For contemporary investors, the traceability issues make bearer bonds impractical despite any theoretical return potential. The regulatory risk is substantial. Acquiring bearer bonds exposes you to potential questions from tax authorities or financial institutions questioning their legitimate ownership. The liquidity is poor—few willing buyers exist for such legally complicated instruments. The authentication process is expensive and uncertain. And the redemption complications can extend timelines and costs significantly.

Moreover, the investment return on old bearer bonds is typically below market rates for modern fixed-income securities. You are essentially accepting anonymity-era returns on anonymity-era risks in a modern regulatory environment where the anonymity component no longer functions. Modern registered bonds, Treasury securities, and corporate bonds offer superior transparency, liquidity, legal clarity, and regulatory compatibility—all crucial factors for serious investors.

Bottom Line: Bearer Bonds and Financial Evolution

Bearer bonds represent a financial era when anonymity was considered a feature rather than a bug. Their decline reflects not merely regulatory preference but a fundamental reimagining of how financial systems should operate. The question “are bearer bonds traceable?” has essentially become irrelevant—they are increasingly unable to function in regulated financial markets precisely because modern systems demand traceability.

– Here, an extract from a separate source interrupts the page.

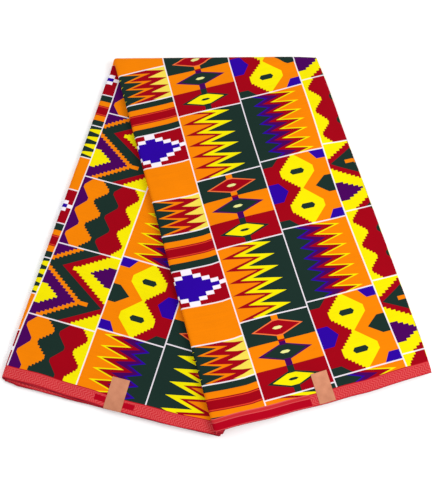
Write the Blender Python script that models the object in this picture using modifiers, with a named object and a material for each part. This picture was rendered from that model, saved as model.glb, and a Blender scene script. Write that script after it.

For those holding legacy bearer bonds, redemption remains possible but requires navigating complex procedural and legal requirements that vary by issuer and jurisdiction. For new investors, the practical obstacles and regulatory complications make bearer bonds an inadvisable investment choice compared to modern alternatives. The financial system has collectively decided that institutional transparency serves public policy better than anonymous transactions, and the fate of bearer bonds reflects that deliberate choice.